Written instruction: Copy out all of the material exactly.

Information shown:

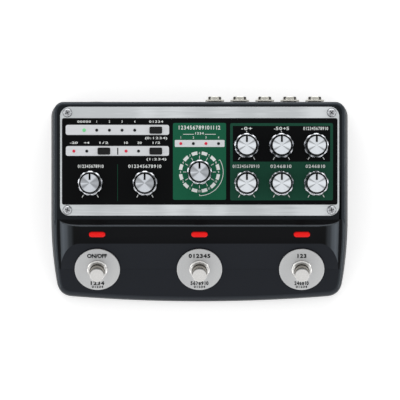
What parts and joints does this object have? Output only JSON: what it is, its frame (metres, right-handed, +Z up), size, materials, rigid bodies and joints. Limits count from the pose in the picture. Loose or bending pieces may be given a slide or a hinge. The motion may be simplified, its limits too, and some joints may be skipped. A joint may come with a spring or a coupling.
{
  "type": "tape echo unit",
  "caption": "Desktop echo unit: cast case with a scooped foot deck, screwed-on panel with fluted knobs and buttons, sprung footswitches and rear sockets.",
  "frame": {"origin": "on the floor, under the middle of the unit's box", "axes": "+X along the long side to the right as seen from the front, +Y from the footswitches to the sockets, +Z up"},
  "size_m": [0.192, 0.132, 0.052],
  "materials": {
    "case_enamel": "fine satin powder coat",
    "cover_steel": "plated sheet",
    "panel_aluminium": "satin with printed areas",
    "screw_steel": "bright plated",
    "knob_chrome": "bright plated with a spun aluminium cap",
    "switch_chrome": "bright plated",
    "plate_silver": "satin with black print",
    "socket_nickel": "nickel plated",
    "spring_steel": "drawn wire",
    "black_plastic": "moulded",
    "button_rubber": "moulded with soft edges",
    "foot_rubber": "moulded",
    "board_green": "solder mask",
    "light_guide": "clear moulded",
    "lamp_red": "lit red lens"
  },
  "bodies": {
    "case": {"chassis": "case_enamel", "bottom_cover": "cover_steel", "top_panel": "panel_aluminium", "panel_board": "board_green", "main_board": "board_green", "rubber_foot_1": "foot_rubber", "rubber_foot_2": "foot_rubber", "rubber_foot_3": "foot_rubber", "rubber_foot_4": "foot_rubber", "panel_screw_1": "screw_steel", "panel_screw_2": "screw_steel", "panel_screw_3": "screw_steel", "panel_screw_4": "screw_steel", "memory_light_bar": "light_guide", "input_light_bar": "light_guide", "head_light_bar": "light_guide", "phone_jack_1": "black_plastic", "phone_jack_2": "black_plastic", "phone_jack_3": "black_plastic", "phone_jack_4": "black_plastic", "phone_jack_5": "black_plastic", "jack_nut_1": "socket_nickel", "jack_nut_2": "socket_nickel", "jack_nut_3": "socket_nickel", "jack_nut_4": "socket_nickel", "jack_nut_5": "socket_nickel", "midi_out_jack": "black_plastic", "midi_in_jack": "black_plastic", "usb_port": "socket_nickel", "dc_inlet": "black_plastic", "footswitch_plate_1": "plate_silver", "footswitch_plate_2": "plate_silver", "footswitch_plate_3": "plate_silver", "footswitch_nut_1": "switch_chrome", "footswitch_nut_2": "switch_chrome", "footswitch_nut_3": "switch_chrome", "footswitch_housing_1": "switch_chrome", "footswitch_housing_2": "switch_chrome", "footswitch_housing_3": "switch_chrome", "footswitch_spring_1": "spring_steel", "footswitch_spring_2": "spring_steel", "footswitch_spring_3": "spring_steel", "footswitch_lamp_lens_1": "lamp_red", "footswitch_lamp_lens_2": "lamp_red", "footswitch_lamp_lens_3": "lamp_red"},
    "saturation_dial": {"knob_1": "knob_chrome"},
    "flutter_dial": {"knob_2": "knob_chrome"},
    "selector_dial": {"knob_3": "knob_chrome"},
    "bass_dial": {"knob_4": "knob_chrome"},
    "treble_dial": {"knob_5": "knob_chrome"},
    "reverb_dial": {"knob_6": "knob_chrome"},
    "rate_dial": {"knob_7": "knob_chrome"},
    "intensity_dial": {"knob_8": "knob_chrome"},
    "echo_dial": {"knob_9": "knob_chrome"},
    "memory_key": {"panel_button_1": "button_rubber"},
    "input_key": {"panel_button_2": "button_rubber"},
    "tape_key": {"panel_button_3": "button_rubber"},
    "left_pedal": {"footswitch_plunger_1": "switch_chrome"},
    "middle_pedal": {"footswitch_plunger_2": "switch_chrome"},
    "right_pedal": {"footswitch_plunger_3": "switch_chrome"}
  },
  "joints": [
    {"name": "saturation_turn", "type": "hinge", "parent": "case", "child": "saturation_dial", "pos_m": [-0.0695, 0.0104, 0.046], "axis": [0, 0, 1], "range_deg": [-150, 150]},
    {"name": "flutter_turn", "type": "hinge", "parent": "case", "child": "flutter_dial", "pos_m": [-0.0347, 0.0104, 0.046], "axis": [0, 0, 1], "range_deg": [-150, 150]},
    {"name": "selector_turn", "type": "hinge", "parent": "case", "child": "selector_dial", "pos_m": [0, 0.0175, 0.046], "axis": [0, 0, 1], "range_deg": [-180, 150]},
    {"name": "bass_turn", "type": "hinge", "parent": "case", "child": "bass_dial", "pos_m": [0.03, 0.0344, 0.046], "axis": [0, 0, 1], "range_deg": [-150, 150]},
    {"name": "treble_turn", "type": "hinge", "parent": "case", "child": "treble_dial", "pos_m": [0.0521, 0.0344, 0.046], "axis": [0, 0, 1], "range_deg": [-150, 150]},
    {"name": "reverb_turn", "type": "hinge", "parent": "case", "child": "reverb_dial", "pos_m": [0.07419, 0.0344, 0.046], "axis": [0, 0, 1], "range_deg": [-150, 150]},
    {"name": "rate_turn", "type": "hinge", "parent": "case", "child": "rate_dial", "pos_m": [0.03, 0.0104, 0.046], "axis": [0, 0, 1], "range_deg": [-150, 150]},
    {"name": "intensity_turn", "type": "hinge", "parent": "case", "child": "intensity_dial", "pos_m": [0.0521, 0.0104, 0.046], "axis": [0, 0, 1], "range_deg": [-150, 150]},
    {"name": "echo_turn", "type": "hinge", "parent": "case", "child": "echo_dial", "pos_m": [0.07419, 0.0104, 0.046], "axis": [0, 0, 1], "range_deg": [-150, 150]},
    {"name": "memory_press", "type": "slide", "parent": "case", "child": "memory_key", "axis": [0, 0, -1], "range_m": [0, 0.0005], "stiffness_N_per_m": 3000},
    {"name": "input_press", "type": "slide", "parent": "case", "child": "input_key", "axis": [0, 0, -1], "range_m": [0, 0.0005], "stiffness_N_per_m": 3000},
    {"name": "tape_press", "type": "slide", "parent": "case", "child": "tape_key", "axis": [0, 0, -1], "range_m": [0, 0.0005], "stiffness_N_per_m": 3000},
    {"name": "left_press", "type": "slide", "parent": "case", "child": "left_pedal", "axis": [0, 0.4083, -0.9128], "range_m": [0, 0.0023], "stiffness_N_per_m": 2500, "deforming": ["footswitch_spring_1"]},
    {"name": "middle_press", "type": "slide", "parent": "case", "child": "middle_pedal", "axis": [0, 0.4083, -0.9128], "range_m": [0, 0.0023], "stiffness_N_per_m": 2500, "deforming": ["footswitch_spring_2"]},
    {"name": "right_press", "type": "slide", "parent": "case", "child": "right_pedal", "axis": [0, 0.4083, -0.9128], "range_m": [0, 0.0023], "stiffness_N_per_m": 2500, "deforming": ["footswitch_spring_3"]}
  ]
}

Exercise output:
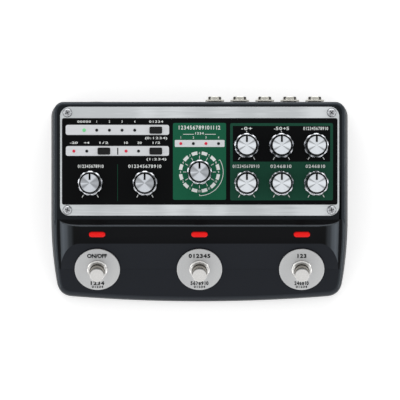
What parts and joints does this object have? Output only JSON: what it is, its frame (metres, right-handed, +Z up), size, materials, rigid bodies and joints. Limits count from the pose in the picture. Loose or bending pieces may be given a slide or a hinge. The motion may be simplified, its limits too, and some joints may be skipped. A joint may come with a spring or a coupling.
{
  "type": "tape echo unit",
  "caption": "Desktop echo unit: cast case with a scooped foot deck, screwed-on panel with fluted knobs and buttons, sprung footswitches and rear sockets.",
  "frame": {"origin": "on the floor, under the middle of the unit's box", "axes": "+X along the long side to the right as seen from the front, +Y from the footswitches to the sockets, +Z up"},
  "size_m": [0.192, 0.132, 0.052],
  "materials": {
    "case_enamel": "fine satin powder coat",
    "cover_steel": "plated sheet",
    "panel_aluminium": "satin with printed areas",
    "screw_steel": "bright plated",
    "knob_chrome": "bright plated with a spun aluminium cap",
    "switch_chrome": "bright plated",
    "plate_silver": "satin with black print",
    "socket_nickel": "nickel plated",
    "spring_steel": "drawn wire",
    "black_plastic": "moulded",
    "button_rubber": "moulded with soft edges",
    "foot_rubber": "moulded",
    "board_green": "solder mask",
    "light_guide": "clear moulded",
    "lamp_red": "lit red lens"
  },
  "bodies": {
    "case": {"chassis": "case_enamel", "bottom_cover": "cover_steel", "top_panel": "panel_aluminium", "panel_board": "board_green", "main_board": "board_green", "rubber_foot_1": "foot_rubber", "rubber_foot_2": "foot_rubber", "rubber_foot_3": "foot_rubber", "rubber_foot_4": "foot_rubber", "panel_screw_1": "screw_steel", "panel_screw_2": "screw_steel", "panel_screw_3": "screw_steel", "panel_screw_4": "screw_steel", "memory_light_bar": "light_guide", "input_light_bar": "light_guide", "head_light_bar": "light_guide", "phone_jack_1": "black_plastic", "phone_jack_2": "black_plastic", "phone_jack_3": "black_plastic", "phone_jack_4": "black_plastic", "phone_jack_5": "black_plastic", "jack_nut_1": "socket_nickel", "jack_nut_2": "socket_nickel", "jack_nut_3": "socket_nickel", "jack_nut_4": "socket_nickel", "jack_nut_5": "socket_nickel", "midi_out_jack": "black_plastic", "midi_in_jack": "black_plastic", "usb_port": "socket_nickel", "dc_inlet": "black_plastic", "footswitch_plate_1": "plate_silver", "footswitch_plate_2": "plate_silver", "footswitch_plate_3": "plate_silver", "footswitch_nut_1": "switch_chrome", "footswitch_nut_2": "switch_chrome", "footswitch_nut_3": "switch_chrome", "footswitch_housing_1": "switch_chrome", "footswitch_housing_2": "switch_chrome", "footswitch_housing_3": "switch_chrome", "footswitch_spring_1": "spring_steel", "footswitch_spring_2": "spring_steel", "footswitch_spring_3": "spring_steel", "footswitch_lamp_lens_1": "lamp_red", "footswitch_lamp_lens_2": "lamp_red", "footswitch_lamp_lens_3": "lamp_red"},
    "saturation_dial": {"knob_1": "knob_chrome"},
    "flutter_dial": {"knob_2": "knob_chrome"},
    "selector_dial": {"knob_3": "knob_chrome"},
    "bass_dial": {"knob_4": "knob_chrome"},
    "treble_dial": {"knob_5": "knob_chrome"},
    "reverb_dial": {"knob_6": "knob_chrome"},
    "rate_dial": {"knob_7": "knob_chrome"},
    "intensity_dial": {"knob_8": "knob_chrome"},
    "echo_dial": {"knob_9": "knob_chrome"},
    "memory_key": {"panel_button_1": "button_rubber"},
    "input_key": {"panel_button_2": "button_rubber"},
    "tape_key": {"panel_button_3": "button_rubber"},
    "left_pedal": {"footswitch_plunger_1": "switch_chrome"},
    "middle_pedal": {"footswitch_plunger_2": "switch_chrome"},
    "right_pedal": {"footswitch_plunger_3": "switch_chrome"}
  },
  "joints": [
    {"name": "saturation_turn", "type": "hinge", "parent": "case", "child": "saturation_dial", "pos_m": [-0.0695, 0.0104, 0.046], "axis": [0, 0, 1], "range_deg": [-150, 150]},
    {"name": "flutter_turn", "type": "hinge", "parent": "case", "child": "flutter_dial", "pos_m": [-0.0347, 0.0104, 0.046], "axis": [0, 0, 1], "range_deg": [-150, 150]},
    {"name": "selector_turn", "type": "hinge", "parent": "case", "child": "selector_dial", "pos_m": [0, 0.0175, 0.046], "axis": [0, 0, 1], "range_deg": [-180, 150]},
    {"name": "bass_turn", "type": "hinge", "parent": "case", "child": "bass_dial", "pos_m": [0.03, 0.0344, 0.046], "axis": [0, 0, 1], "range_deg": [-150, 150]},
    {"name": "treble_turn", "type": "hinge", "parent": "case", "child": "treble_dial", "pos_m": [0.0521, 0.0344, 0.046], "axis": [0, 0, 1], "range_deg": [-150, 150]},
    {"name": "reverb_turn", "type": "hinge", "parent": "case", "child": "reverb_dial", "pos_m": [0.07419, 0.0344, 0.046], "axis": [0, 0, 1], "range_deg": [-150, 150]},
    {"name": "rate_turn", "type": "hinge", "parent": "case", "child": "rate_dial", "pos_m": [0.03, 0.0104, 0.046], "axis": [0, 0, 1], "range_deg": [-150, 150]},
    {"name": "intensity_turn", "type": "hinge", "parent": "case", "child": "intensity_dial", "pos_m": [0.0521, 0.0104, 0.046], "axis": [0, 0, 1], "range_deg": [-150, 150]},
    {"name": "echo_turn", "type": "hinge", "parent": "case", "child": "echo_dial", "pos_m": [0.07419, 0.0104, 0.046], "axis": [0, 0, 1], "range_deg": [-150, 150]},
    {"name": "memory_press", "type": "slide", "parent": "case", "child": "memory_key", "axis": [0, 0, -1], "range_m": [0, 0.0005], "stiffness_N_per_m": 3000},
    {"name": "input_press", "type": "slide", "parent": "case", "child": "input_key", "axis": [0, 0, -1], "range_m": [0, 0.0005], "stiffness_N_per_m": 3000},
    {"name": "tape_press", "type": "slide", "parent": "case", "child": "tape_key", "axis": [0, 0, -1], "range_m": [0, 0.0005], "stiffness_N_per_m": 3000},
    {"name": "left_press", "type": "slide", "parent": "case", "child": "left_pedal", "axis": [0, 0.4083, -0.9128], "range_m": [0, 0.0023], "stiffness_N_per_m": 2500, "deforming": ["footswitch_spring_1"]},
    {"name": "middle_press", "type": "slide", "parent": "case", "child": "middle_pedal", "axis": [0, 0.4083, -0.9128], "range_m": [0, 0.0023], "stiffness_N_per_m": 2500, "deforming": ["footswitch_spring_2"]},
    {"name": "right_press", "type": "slide", "parent": "case", "child": "right_pedal", "axis": [0, 0.4083, -0.9128], "range_m": [0, 0.0023], "stiffness_N_per_m": 2500, "deforming": ["footswitch_spring_3"]}
  ]
}